Новый период семейной хроники начался с того, что сородичи из Горохадзухи, озабоченные судьбой вдовы, убедили ее расстаться с народом мужа и поселиться у них. Она взяла с собой сына, и Макис вырос и возмужал среди гехамо. Когда в шестнадцать лет он прошел инициацию и стал полноправным членом мужского коллектива, было уже ясно, что он пойдет по стопам своего знаменитого отца и еще более знаменитого деда. Связей с нагамидзуха он за это время не потерял. Впрочем, нет никаких сомнений в том, что Макис все равно вернулся бы в ту группу, где должен был по наследству получить свои права. Ему, однако, даже не пришлось выбирать, потому что гехамо, вступив в конфликт со своими союзниками ухето, направили посольства к нагамидзуха и пригласили их вернуться на прежнее место. Тогда-то, очевидно, и было основано селение Гохаджака.
Роды нагамидзуха и гехамо начали против ухето военные действия. К моменту прихода белых в долину нагамидзуха установили гегемонию над этим районом. Маятник, наверное, снова качнулся бы в другую сторону, но запрет на межплеменные распри, наложенный., европейцами, помешал ухето прибегнуть к обычным мерам возмездия, и, хотя к 1950 году они получили назад всю свою территорию, им приходилось терпеть насмешки нагамидзуха. Сусурока была основана Макисом, когда он достиг вершины своей карьеры, а его способности получили признание не только его народа, но и белых из Хумелевеки, которые его поддерживали. К тому времени Гохаджака уже страдала от избытка населения, да и разросшиеся деревья давали сырость. Деревня была расположена не очень удобно для тех ее жителей, чьи огороды лежали ближе к северной оконечности отрога. Кроме того, важную роль играли соображения престижа: основание новой деревни служило лучшим доказательством умения привлекать и удерживать последователей.
Сусурока отнюдь не была крупным селением: лишь тринадцать круглых хижин стояло напротив моей. Некоторые из них являлись лишь временными жилищами, большинство мужчин были озахадзуха (род, к которому принадлежал Макис), но к ним присоединилось несколько менихарове, продолжавших сохранять за собой дома и в родной деревне. Хижины давали кров сорока пяти жителям, включая детей, но часто приходили гости, остававшиеся ночевать, а многие являлись по делам, так что мимо моей двери по тропинке двигался непрерывный поток мужчин и женщин.

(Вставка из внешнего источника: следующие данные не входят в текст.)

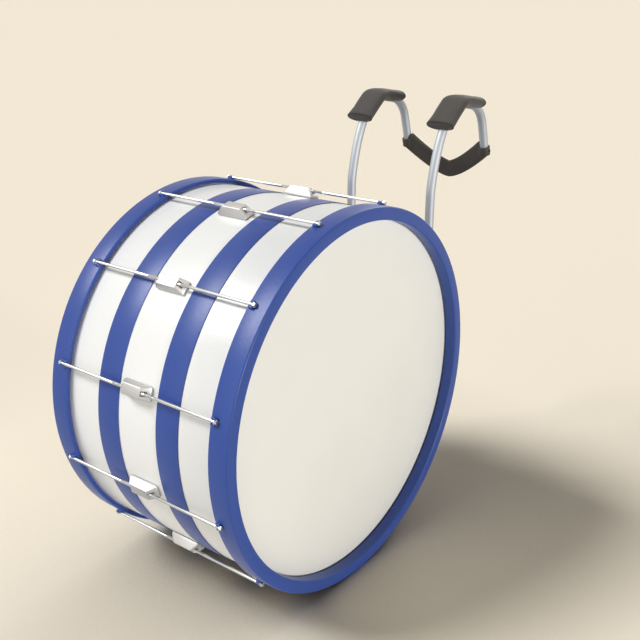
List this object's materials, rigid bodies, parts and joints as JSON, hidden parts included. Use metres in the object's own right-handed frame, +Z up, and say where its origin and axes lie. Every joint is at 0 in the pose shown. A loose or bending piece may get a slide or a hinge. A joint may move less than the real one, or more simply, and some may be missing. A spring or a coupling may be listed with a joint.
{
  "type": "marching bass drum",
  "caption": "Large two-headed marching bass drum with centre lugs and tension rods, on a tubular shoulder harness with pads and a back yoke.",
  "frame": {"origin": "midway between the two shoulder pads, level with the underside of their crests, where the player's shoulders carry the drum", "axes": "+X along the drum's axis towards the front head, +Y from the drum towards the player's back, +Z up"},
  "size_m": [0.4052, 0.9614, 0.8087],
  "materials": {
    "shell_pearl": "gloss white covering over plywood",
    "blue_wrap": "gloss blue wrap",
    "hoop_lacquer": "gloss blue lacquer",
    "drum_head": "coated polyester film",
    "flesh_hoop": "mill",
    "chrome": "chrome plated",
    "rod_steel": "chrome plated steel",
    "harness_tube": "polished tube",
    "bracket_plate": "brushed",
    "pad_foam": "matt black cover over foam",
    "yoke_nylon": "moulded, fine grain",
    "black_rubber": "matt"
  },
  "bodies": {
    "harness": {"harness_tube_left": "harness_tube", "harness_tube_right": "harness_tube", "shoulder_pad_left": "pad_foam", "shoulder_pad_right": "pad_foam", "back_yoke": "yoke_nylon", "tube_plug_left": "black_rubber", "tube_plug_right": "black_rubber"},
    "drum": {"shell": "shell_pearl", "wrap_band_front": "blue_wrap", "wrap_band_rear": "blue_wrap", "head_front": "drum_head", "head_rear": "drum_head", "flesh_hoop_front": "flesh_hoop", "flesh_hoop_rear": "flesh_hoop", "counterhoop_front": "hoop_lacquer", "counterhoop_rear": "hoop_lacquer", "vent_grommet": "chrome", "carrier_bracket": "bracket_plate", "tube_clamp_left": "bracket_plate", "tube_clamp_right": "bracket_plate", "lug_01": "chrome", "lug_02": "chrome", "lug_03": "chrome", "lug_04": "chrome", "lug_05": "chrome", "lug_06": "chrome", "lug_07": "chrome", "lug_08": "chrome", "lug_09": "chrome", "lug_10": "chrome", "lug_11": "chrome", "lug_12": "chrome"},
    "tension_rod_front_01": {"tension_rod_front_01": "rod_steel"},
    "tension_rod_front_02": {"tension_rod_front_02": "rod_steel"},
    "tension_rod_front_03": {"tension_rod_front_03": "rod_steel"},
    "tension_rod_front_04": {"tension_rod_front_04": "rod_steel"},
    "tension_rod_front_05": {"tension_rod_front_05": "rod_steel"},
    "tension_rod_front_06": {"tension_rod_front_06": "rod_steel"},
    "tension_rod_front_07": {"tension_rod_front_07": "rod_steel"},
    "tension_rod_front_08": {"tension_rod_front_08": "rod_steel"},
    "tension_rod_front_09": {"tension_rod_front_09": "rod_steel"},
    "tension_rod_front_10": {"tension_rod_front_10": "rod_steel"},
    "tension_rod_front_11": {"tension_rod_front_11": "rod_steel"},
    "tension_rod_front_12": {"tension_rod_front_12": "rod_steel"},
    "tension_rod_rear_01": {"tension_rod_rear_01": "rod_steel"},
    "tension_rod_rear_02": {"tension_rod_rear_02": "rod_steel"},
    "tension_rod_rear_03": {"tension_rod_rear_03": "rod_steel"},
    "tension_rod_rear_04": {"tension_rod_rear_04": "rod_steel"},
    "tension_rod_rear_05": {"tension_rod_rear_05": "rod_steel"},
    "tension_rod_rear_06": {"tension_rod_rear_06": "rod_steel"},
    "tension_rod_rear_07": {"tension_rod_rear_07": "rod_steel"},
    "tension_rod_rear_08": {"tension_rod_rear_08": "rod_steel"},
    "tension_rod_rear_09": {"tension_rod_rear_09": "rod_steel"},
    "tension_rod_rear_10": {"tension_rod_rear_10": "rod_steel"},
    "tension_rod_rear_11": {"tension_rod_rear_11": "rod_steel"},
    "tension_rod_rear_12": {"tension_rod_rear_12": "rod_steel"},
    "wing_screw_left": {"wing_screw_left": "chrome"},
    "wing_screw_right": {"wing_screw_right": "chrome"}
  },
  "joints": [
    {"name": "carrier_height", "type": "slide", "parent": "harness", "child": "drum", "axis": [0, 0, 1], "range_m": [-0.07, 0.1]},
    {"name": "tension_rod_front_01_turn", "type": "hinge", "parent": "drum", "child": "tension_rod_front_01", "pos_m": [0, -0.12779, -0.35665], "axis": [1, 0, 0], "continuous": true},
    {"name": "tension_rod_front_02_turn", "type": "hinge", "parent": "drum", "child": "tension_rod_front_02", "pos_m": [0, -0.21664, -0.20276], "axis": [1, 0, 0], "continuous": true},
    {"name": "tension_rod_front_03_turn", "type": "hinge", "parent": "drum", "child": "tension_rod_front_03", "pos_m": [0, -0.37054, -0.1139], "axis": [1, 0, 0], "continuous": true},
    {"name": "tension_rod_front_04_turn", "type": "hinge", "parent": "drum", "child": "tension_rod_front_04", "pos_m": [0, -0.54824, -0.1139], "axis": [1, 0, 0], "continuous": true},
    {"name": "tension_rod_front_05_turn", "type": "hinge", "parent": "drum", "child": "tension_rod_front_05", "pos_m": [0, -0.70214, -0.20276], "axis": [1, 0, 0], "continuous": true},
    {"name": "tension_rod_front_06_turn", "type": "hinge", "parent": "drum", "child": "tension_rod_front_06", "pos_m": [0, -0.79099, -0.35665], "axis": [1, 0, 0], "continuous": true},
    {"name": "tension_rod_front_07_turn", "type": "hinge", "parent": "drum", "child": "tension_rod_front_07", "pos_m": [0, -0.79099, -0.53436], "axis": [1, 0, 0], "continuous": true},
    {"name": "tension_rod_front_08_turn", "type": "hinge", "parent": "drum", "child": "tension_rod_front_08", "pos_m": [0, -0.70214, -0.68826], "axis": [1, 0, 0], "continuous": true},
    {"name": "tension_rod_front_09_turn", "type": "hinge", "parent": "drum", "child": "tension_rod_front_09", "pos_m": [0, -0.54824, -0.77711], "axis": [1, 0, 0], "continuous": true},
    {"name": "tension_rod_front_10_turn", "type": "hinge", "parent": "drum", "child": "tension_rod_front_10", "pos_m": [0, -0.37054, -0.77711], "axis": [1, 0, 0], "continuous": true},
    {"name": "tension_rod_front_11_turn", "type": "hinge", "parent": "drum", "child": "tension_rod_front_11", "pos_m": [0, -0.21664, -0.68826], "axis": [1, 0, 0], "continuous": true},
    {"name": "tension_rod_front_12_turn", "type": "hinge", "parent": "drum", "child": "tension_rod_front_12", "pos_m": [0, -0.12779, -0.53436], "axis": [1, 0, 0], "continuous": true},
    {"name": "tension_rod_rear_01_turn", "type": "hinge", "parent": "drum", "child": "tension_rod_rear_01", "pos_m": [0, -0.12779, -0.35665], "axis": [1, 0, 0], "continuous": true},
    {"name": "tension_rod_rear_02_turn", "type": "hinge", "parent": "drum", "child": "tension_rod_rear_02", "pos_m": [0, -0.21664, -0.20276], "axis": [1, 0, 0], "continuous": true},
    {"name": "tension_rod_rear_03_turn", "type": "hinge", "parent": "drum", "child": "tension_rod_rear_03", "pos_m": [0, -0.37054, -0.1139], "axis": [1, 0, 0], "continuous": true},
    {"name": "tension_rod_rear_04_turn", "type": "hinge", "parent": "drum", "child": "tension_rod_rear_04", "pos_m": [0, -0.54824, -0.1139], "axis": [1, 0, 0], "continuous": true},
    {"name": "tension_rod_rear_05_turn", "type": "hinge", "parent": "drum", "child": "tension_rod_rear_05", "pos_m": [0, -0.70214, -0.20276], "axis": [1, 0, 0], "continuous": true},
    {"name": "tension_rod_rear_06_turn", "type": "hinge", "parent": "drum", "child": "tension_rod_rear_06", "pos_m": [0, -0.79099, -0.35665], "axis": [1, 0, 0], "continuous": true},
    {"name": "tension_rod_rear_07_turn", "type": "hinge", "parent": "drum", "child": "tension_rod_rear_07", "pos_m": [0, -0.79099, -0.53436], "axis": [1, 0, 0], "continuous": true},
    {"name": "tension_rod_rear_08_turn", "type": "hinge", "parent": "drum", "child": "tension_rod_rear_08", "pos_m": [0, -0.70214, -0.68826], "axis": [1, 0, 0], "continuous": true},
    {"name": "tension_rod_rear_09_turn", "type": "hinge", "parent": "drum", "child": "tension_rod_rear_09", "pos_m": [0, -0.54824, -0.77711], "axis": [1, 0, 0], "continuous": true},
    {"name": "tension_rod_rear_10_turn", "type": "hinge", "parent": "drum", "child": "tension_rod_rear_10", "pos_m": [0, -0.37054, -0.77711], "axis": [1, 0, 0], "continuous": true},
    {"name": "tension_rod_rear_11_turn", "type": "hinge", "parent": "drum", "child": "tension_rod_rear_11", "pos_m": [0, -0.21664, -0.68826], "axis": [1, 0, 0], "continuous": true},
    {"name": "tension_rod_rear_12_turn", "type": "hinge", "parent": "drum", "child": "tension_rod_rear_12", "pos_m": [0, -0.12779, -0.53436], "axis": [1, 0, 0], "continuous": true},
    {"name": "wing_screw_left_turn", "type": "hinge", "parent": "drum", "child": "wing_screw_left", "pos_m": [-0.0966, -0.06369, -0.44551], "axis": [-1, 0, 0], "continuous": true},
    {"name": "wing_screw_right_turn", "type": "hinge", "parent": "drum", "child": "wing_screw_right", "pos_m": [0.0966, -0.06369, -0.44551], "axis": [1, 0, 0], "continuous": true}
  ]
}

Я решил поставить свой дом в центре деревни, чтобы мне было удобнее наблюдать за ее бытом. Последуй я совету Макиса поселиться на пригорке в стороне от селения, моя жизнь сложилась бы легче, я хотя бы частично был избавлен от физического и эмоционального напряжения, порождаемого полной невозможностью уединиться; но тогда очень многое ускользнуло бы из поля моего зрения — не только детали быта, но и неожиданные события, разбивающие нормальный ритм жизни, — и я бы не ощутил, что такое день в деревне начиная с тихого рассвета и кончая напряженным молчанием ночи.
В ранние часы туманного утра я видел, что деревня пробуждается к жизни в почти неизменной последовательности. Начинался день сухим стуком деревянных досок, невидимые руки то здесь, то там открывали плотно закрытый лаз, ведущий в хижину, и оттуда, нетерпеливо хрюкая, выскакивали свиньи и тут же кидались к кучам отбросов с жадной целеустремленностью, которая руководила ими весь день. Вскоре после этого из улетучивавшегося тумана начинали появляться темные фигуры, похожие на тени. Иногда первым выходил Намури, чья хижина стояла прямо напротив моей. Он был на несколько дюймов выше среднего гахуку — рост его составлял почти пять футов одиннадцать дюймов — и сложен вполне пропорционально. С тлеющей головешкой в руке он выползал на четвереньках через лаз своей хижины, а потом, присев на корточки у края улицы, сгребал в кучу сухие листья и обуглившиеся щепки и разжигал между коленями небольшой костер. Через минуту, когда дым, обещая тепло, уже гладил его грудь, к нему присоединялись жена и девятилетний сын Гиза. Прижавшись к бедру отца, он спросонок очумело смотрел на огонь, зажимая подбородок руками, сцепленными на затылке. Женщина, тоже еще не совсем пробудившаяся ото сна, сидела, вытянув ноги, в нескольких шагах за его спиной. Часть ее лица скрывалась под намазанными жиром кудрями, выбивавшимися из-под сетки, свободно облегавшей волосы.